REQUIRED WORK
Word for word, restate every line of the listing that follows.

## BEGIN PROVIDED MATERIAL

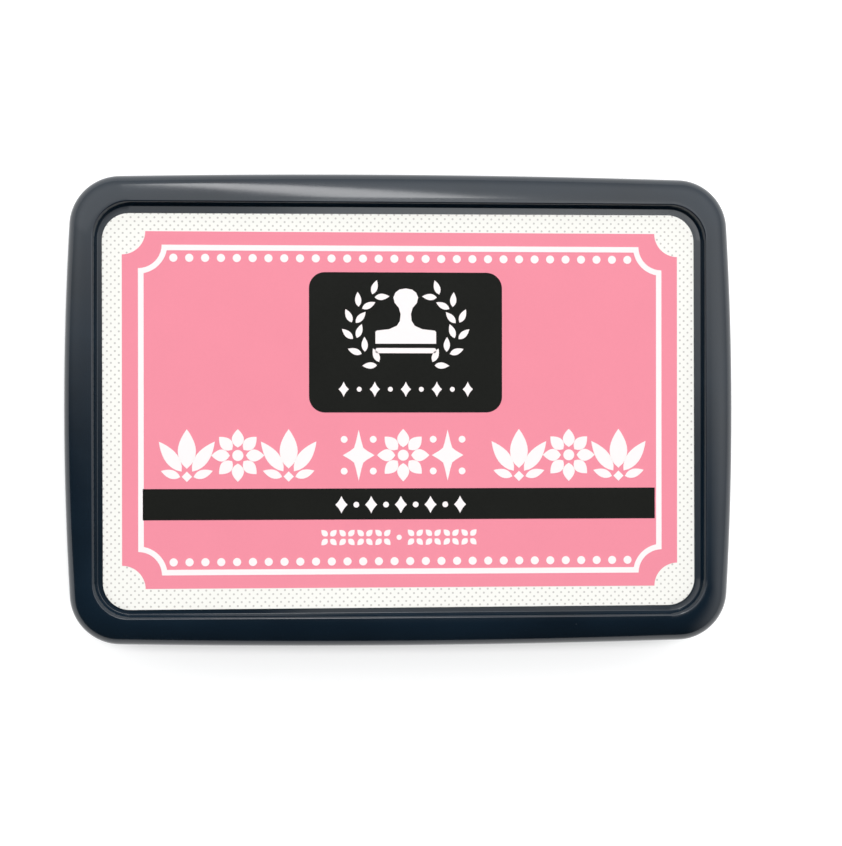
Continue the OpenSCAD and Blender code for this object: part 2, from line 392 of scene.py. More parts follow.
def ink_print(name, colour, variation):
    """Printed ink on the label: even, with a slight mottle from the press."""
    m = Nodes(name)
    coarse, fine = m.noise(9, 3, 0.6), m.noise(0.3, 2)
    mottle = m.maths("ADD", m.maths("MULTIPLY", coarse, 0.6), m.maths("MULTIPLY", fine, 0.4))
    base = m.mix(m.span(mottle, 0.35, 0.65), shaded(colour, 1 - variation), shaded(colour, 1 + variation))
    m.set(Base_Color=base, Specular_IOR_Level=0.08)
    m.set(Roughness=m.span(m.noise(0.6, 3, shift=4), 0.3, 0.7, 0.44, 0.56))
    m.bump(m.noise(0.25, 3, 0.6), 0.003)
    return m.material


# Ink on the crests of the threads, and the same ink darker in the hollows as painted shade, each from where
# it is wettest to where it is driest
CREST_INK = ((0.70, 0.070, 0.195, 1.0), (0.82, 0.115, 0.265, 1.0))
HOLLOW_INK_PAINTED_SHADE = ((0.38, 0.020, 0.085, 1.0), (0.48, 0.034, 0.115, 1.0))
THREAD_PITCH = 0.42
# Millimetres added to every place along the threads, so that none lies below zero
THREAD_START = 500.0
# Where the threads turn down over the pad's edge, from its inside to its outside, measured in from its side
THREAD_BEND = (2.4, 1.4)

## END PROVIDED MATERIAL

FINAL RESULT
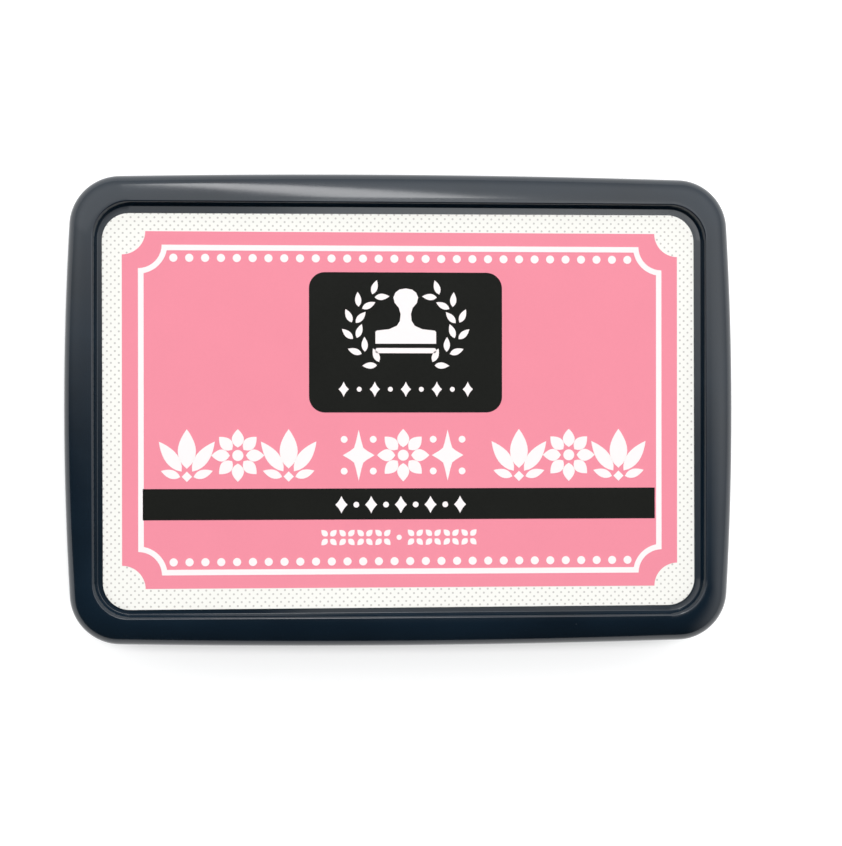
Continue the OpenSCAD and Blender code for this object: part 2, from line 392 of scene.py. More parts follow.
def ink_print(name, colour, variation):
    """Printed ink on the label: even, with a slight mottle from the press."""
    m = Nodes(name)
    coarse, fine = m.noise(9, 3, 0.6), m.noise(0.3, 2)
    mottle = m.maths("ADD", m.maths("MULTIPLY", coarse, 0.6), m.maths("MULTIPLY", fine, 0.4))
    base = m.mix(m.span(mottle, 0.35, 0.65), shaded(colour, 1 - variation), shaded(colour, 1 + variation))
    m.set(Base_Color=base, Specular_IOR_Level=0.08)
    m.set(Roughness=m.span(m.noise(0.6, 3, shift=4), 0.3, 0.7, 0.44, 0.56))
    m.bump(m.noise(0.25, 3, 0.6), 0.003)
    return m.material


# Ink on the crests of the threads, and the same ink darker in the hollows as painted shade, each from where
# it is wettest to where it is driest
CREST_INK = ((0.70, 0.070, 0.195, 1.0), (0.82, 0.115, 0.265, 1.0))
HOLLOW_INK_PAINTED_SHADE = ((0.38, 0.020, 0.085, 1.0), (0.48, 0.034, 0.115, 1.0))
THREAD_PITCH = 0.42
# Millimetres added to every place along the threads, so that none lies below zero
THREAD_START = 500.0
# Where the threads turn down over the pad's edge, from its inside to its outside, measured in from its side
THREAD_BEND = (2.4, 1.4)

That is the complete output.